Good suggestions, Andrew! I'll try those if I encounter this again.

Nuria, we had a discussion about the appropriate places to ask questions about internal systems in October 2018, and the verdict (supported by you) was that we should use this list or the public IRC channel.

If you want to revisit that decision, I'd suggest you consult that thread first (the subject was "Where to ask questions about internal analytics tools") because I included a detailed list of pros and cons of different channels to start the discussion. In that list, I even mentioned that such discussions on this channel could annoy subscribers who don't have access to these systems 🙂

If you still want us to use a different list, we can certainly do that. If so, please send my team a message and update the docs I added so it stays clear.

On Fri, 7 Feb 2020 at 07:48, Nuria Ruiz wrote:

Probably this discussion is not of wide interest to this public list, I suggest to move it to analytics-internal?



On Fri, Feb 7, 2020 at 6:53 AM Andrew Otto wrote:
Hm, interesting!  I don't think many of us have used SparkSession.builder.getOrCreate repeatedly in the same process.  What happens if you manually stop the spark session first, (session.stop()?) or maybe try to explicitly create a new session via newSession()?

On Thu, Feb 6, 2020 at 7:31 PM Neil Shah-Quinn wrote:
Hi Luca!

Those were separate Yarn jobs I started later. When I got this error, I found that the Yarn job corresponding to the SparkContext was marked as "successful", but I still couldn't get SparkSession.builder.getOrCreate to open a new one.

Any idea what might have caused that or how I could recover without restarting the notebook, which could mean losing a lot of in-progress work? I had already restarted that kernel so I don't know if I'll encounter this problem again. If I do, I'll file a task.
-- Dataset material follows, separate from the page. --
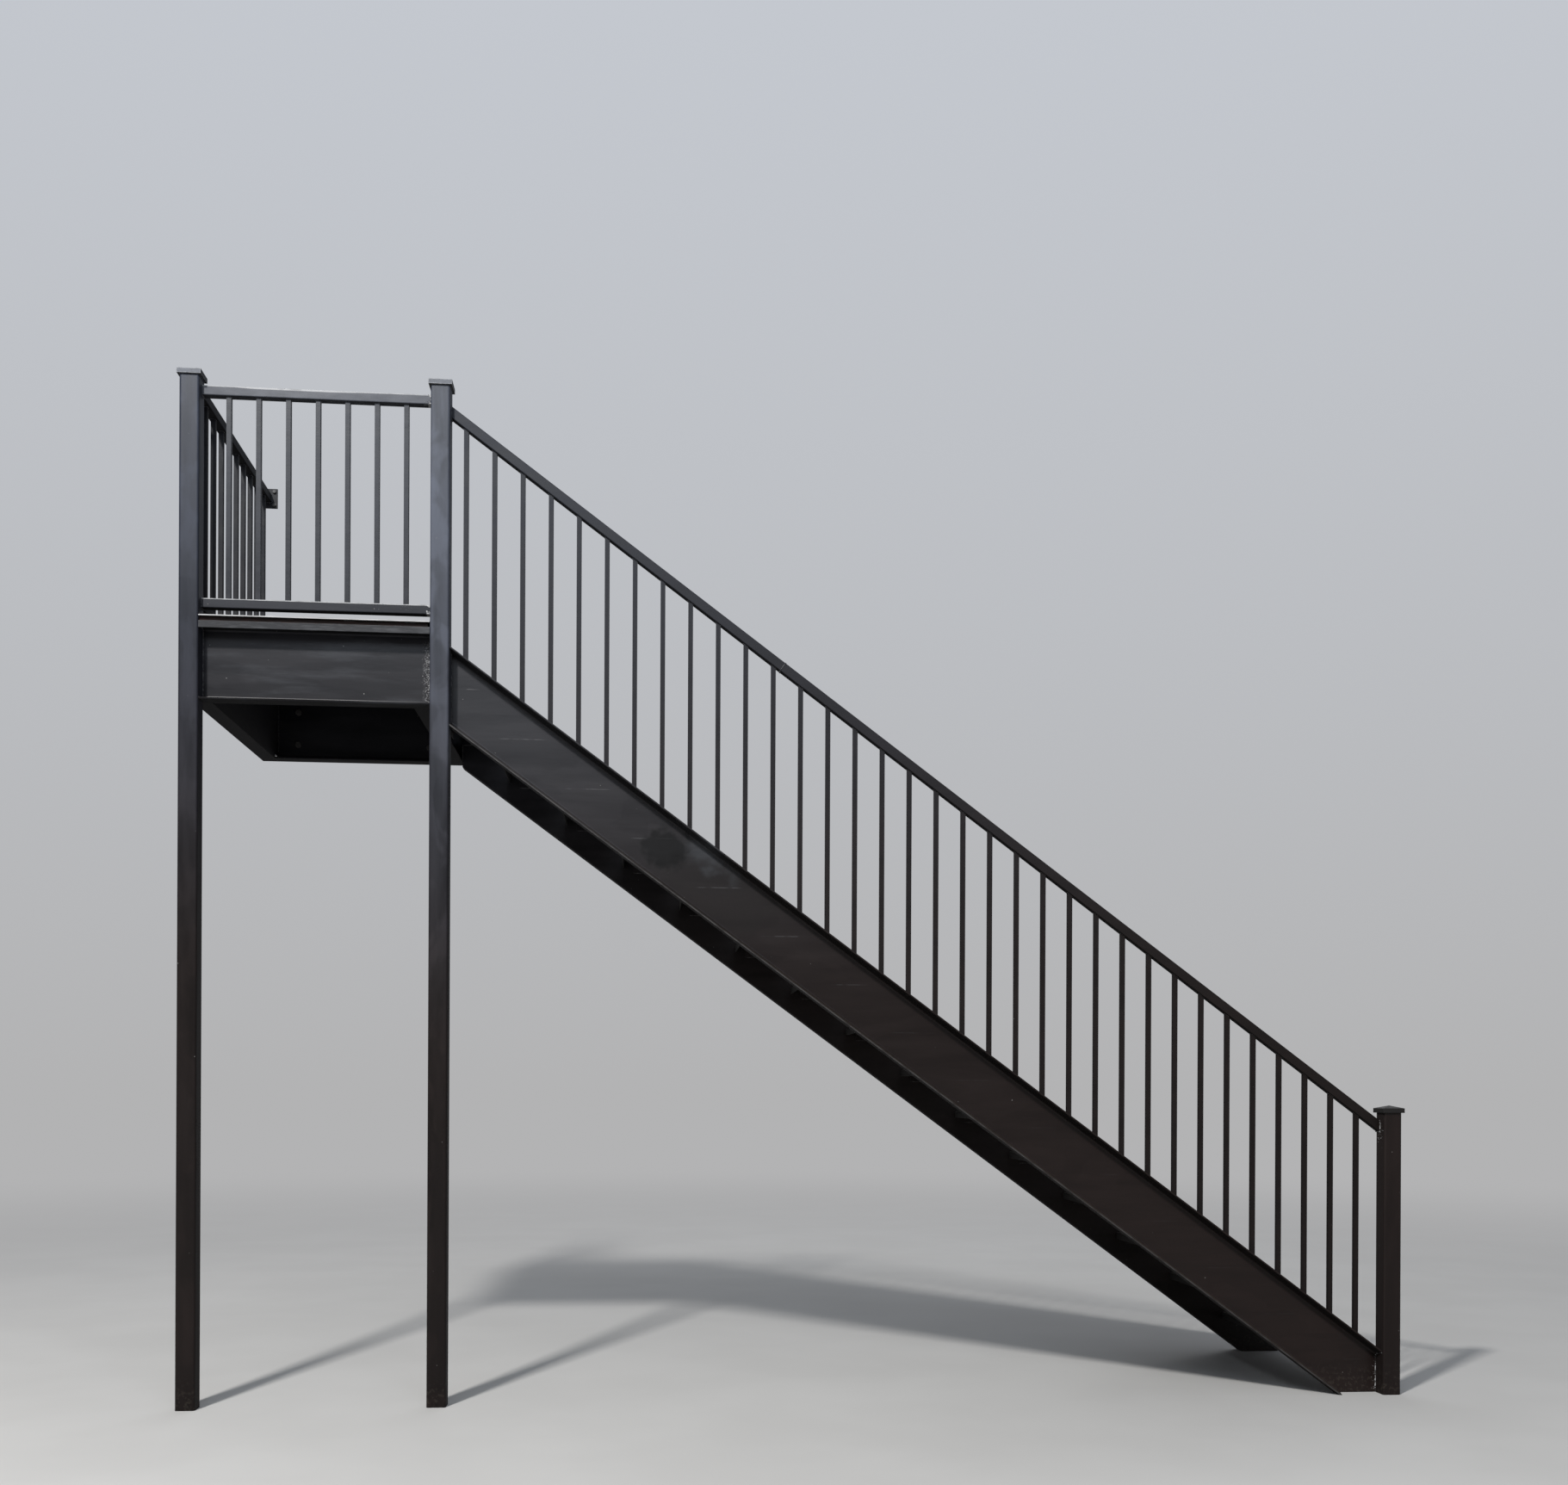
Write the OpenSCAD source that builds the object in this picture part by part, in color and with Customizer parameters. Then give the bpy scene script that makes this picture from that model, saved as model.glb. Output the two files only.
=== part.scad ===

On Wed, 5 Feb 2020 at 23:24, Luca Toscano wrote:
Hey Neil,

there were two Yarn jobs running related to your notebooks, I just killed them, let's see if it solves the problem (you might need to restart again your notebook). If not, let's open a task and investigate :)


On Thu, 6 Feb 2020, Neil Shah-Quinn wrote:
Whoa—I just got the same stopped SparkContext error on the query even after restarting the notebook, without an intermediate Java heap space error. That seems very strange to me.

On Wed, 5 Feb 2020 at 16:09, Neil Shah-Quinn wrote:
Hey there!

I was running SQL queries via PySpark (using the wmfdata package) on SWAP when one of my queries failed with "java.lang.OutofMemoryError: Java heap space".

After that, when I tried to call the spark.sql function again (via, it failed with "java.lang.IllegalStateException: Cannot call methods on a stopped SparkContext."

When I tried to create a new Spark context using SparkSession.builder.getOrCreate (whether using wmfdata.spark.get_session or directly), it returned a SparkContent object properly, but calling the object's sql function still gave the "stopped SparkContext error".

Any idea what's going on? I assume restarting the notebook kernel would take care of the problem, but it seems like there has to be a better way to recover.

Thank you!